▶ [SHORT EXERCISE]: What follows is a block of records; restate each one word for word.

**** RAW DATA

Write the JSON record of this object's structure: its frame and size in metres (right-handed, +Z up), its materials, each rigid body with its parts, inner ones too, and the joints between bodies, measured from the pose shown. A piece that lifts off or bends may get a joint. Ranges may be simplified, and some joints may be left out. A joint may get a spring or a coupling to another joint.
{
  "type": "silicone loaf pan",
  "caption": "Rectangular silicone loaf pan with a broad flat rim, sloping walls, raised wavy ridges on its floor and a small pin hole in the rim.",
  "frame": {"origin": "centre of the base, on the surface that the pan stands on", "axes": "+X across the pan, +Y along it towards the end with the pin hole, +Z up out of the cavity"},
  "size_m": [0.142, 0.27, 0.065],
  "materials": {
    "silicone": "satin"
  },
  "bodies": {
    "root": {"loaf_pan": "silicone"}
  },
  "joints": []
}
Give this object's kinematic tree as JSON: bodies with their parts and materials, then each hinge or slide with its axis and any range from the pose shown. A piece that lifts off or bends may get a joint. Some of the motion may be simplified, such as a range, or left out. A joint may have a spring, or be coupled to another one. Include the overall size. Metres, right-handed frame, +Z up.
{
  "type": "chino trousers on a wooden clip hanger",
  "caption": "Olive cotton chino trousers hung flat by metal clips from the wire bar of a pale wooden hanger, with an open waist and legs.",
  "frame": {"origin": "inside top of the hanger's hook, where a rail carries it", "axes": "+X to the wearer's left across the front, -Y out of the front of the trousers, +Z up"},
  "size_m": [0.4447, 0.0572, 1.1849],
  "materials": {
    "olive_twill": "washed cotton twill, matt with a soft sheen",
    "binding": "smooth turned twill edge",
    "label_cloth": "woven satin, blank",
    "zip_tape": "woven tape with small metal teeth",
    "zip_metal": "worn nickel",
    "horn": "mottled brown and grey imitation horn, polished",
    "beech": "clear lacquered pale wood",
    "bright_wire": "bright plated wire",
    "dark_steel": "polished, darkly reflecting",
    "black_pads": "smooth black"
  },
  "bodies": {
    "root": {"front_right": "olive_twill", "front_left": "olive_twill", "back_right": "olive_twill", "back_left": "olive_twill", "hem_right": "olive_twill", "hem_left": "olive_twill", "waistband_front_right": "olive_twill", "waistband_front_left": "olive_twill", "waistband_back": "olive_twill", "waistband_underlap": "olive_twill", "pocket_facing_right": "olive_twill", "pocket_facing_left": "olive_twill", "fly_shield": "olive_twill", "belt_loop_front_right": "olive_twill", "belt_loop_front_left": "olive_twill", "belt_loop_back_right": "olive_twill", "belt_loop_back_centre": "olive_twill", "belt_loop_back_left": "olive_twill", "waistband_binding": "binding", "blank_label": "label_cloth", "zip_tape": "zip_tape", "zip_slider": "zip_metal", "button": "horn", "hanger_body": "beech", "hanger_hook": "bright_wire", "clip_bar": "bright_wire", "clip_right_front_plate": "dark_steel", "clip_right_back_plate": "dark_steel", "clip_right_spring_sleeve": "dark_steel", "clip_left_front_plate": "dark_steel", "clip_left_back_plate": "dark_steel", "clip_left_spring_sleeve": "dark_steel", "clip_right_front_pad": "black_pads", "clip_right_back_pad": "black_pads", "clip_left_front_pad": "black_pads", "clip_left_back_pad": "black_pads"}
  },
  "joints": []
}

********

▶ [OUTPUT FOR THIS TASK]:
Write the JSON record of this object's structure: its frame and size in metres (right-handed, +Z up), its materials, each rigid body with its parts, inner ones too, and the joints between bodies, measured from the pose shown. A piece that lifts off or bends may get a joint. Ranges may be simplified, and some joints may be left out. A joint may get a spring or a coupling to another joint.
{
  "type": "silicone loaf pan",
  "caption": "Rectangular silicone loaf pan with a broad flat rim, sloping walls, raised wavy ridges on its floor and a small pin hole in the rim.",
  "frame": {"origin": "centre of the base, on the surface that the pan stands on", "axes": "+X across the pan, +Y along it towards the end with the pin hole, +Z up out of the cavity"},
  "size_m": [0.142, 0.27, 0.065],
  "materials": {
    "silicone": "satin"
  },
  "bodies": {
    "root": {"loaf_pan": "silicone"}
  },
  "joints": []
}
Give this object's kinematic tree as JSON: bodies with their parts and materials, then each hinge or slide with its axis and any range from the pose shown. A piece that lifts off or bends may get a joint. Some of the motion may be simplified, such as a range, or left out. A joint may have a spring, or be coupled to another one. Include the overall size. Metres, right-handed frame, +Z up.
{
  "type": "chino trousers on a wooden clip hanger",
  "caption": "Olive cotton chino trousers hung flat by metal clips from the wire bar of a pale wooden hanger, with an open waist and legs.",
  "frame": {"origin": "inside top of the hanger's hook, where a rail carries it", "axes": "+X to the wearer's left across the front, -Y out of the front of the trousers, +Z up"},
  "size_m": [0.4447, 0.0572, 1.1849],
  "materials": {
    "olive_twill": "washed cotton twill, matt with a soft sheen",
    "binding": "smooth turned twill edge",
    "label_cloth": "woven satin, blank",
    "zip_tape": "woven tape with small metal teeth",
    "zip_metal": "worn nickel",
    "horn": "mottled brown and grey imitation horn, polished",
    "beech": "clear lacquered pale wood",
    "bright_wire": "bright plated wire",
    "dark_steel": "polished, darkly reflecting",
    "black_pads": "smooth black"
  },
  "bodies": {
    "root": {"front_right": "olive_twill", "front_left": "olive_twill", "back_right": "olive_twill", "back_left": "olive_twill", "hem_right": "olive_twill", "hem_left": "olive_twill", "waistband_front_right": "olive_twill", "waistband_front_left": "olive_twill", "waistband_back": "olive_twill", "waistband_underlap": "olive_twill", "pocket_facing_right": "olive_twill", "pocket_facing_left": "olive_twill", "fly_shield": "olive_twill", "belt_loop_front_right": "olive_twill", "belt_loop_front_left": "olive_twill", "belt_loop_back_right": "olive_twill", "belt_loop_back_centre": "olive_twill", "belt_loop_back_left": "olive_twill", "waistband_binding": "binding", "blank_label": "label_cloth", "zip_tape": "zip_tape", "zip_slider": "zip_metal", "button": "horn", "hanger_body": "beech", "hanger_hook": "bright_wire", "clip_bar": "bright_wire", "clip_right_front_plate": "dark_steel", "clip_right_back_plate": "dark_steel", "clip_right_spring_sleeve": "dark_steel", "clip_left_front_plate": "dark_steel", "clip_left_back_plate": "dark_steel", "clip_left_spring_sleeve": "dark_steel", "clip_right_front_pad": "black_pads", "clip_right_back_pad": "black_pads", "clip_left_front_pad": "black_pads", "clip_left_back_pad": "black_pads"}
  },
  "joints": []
}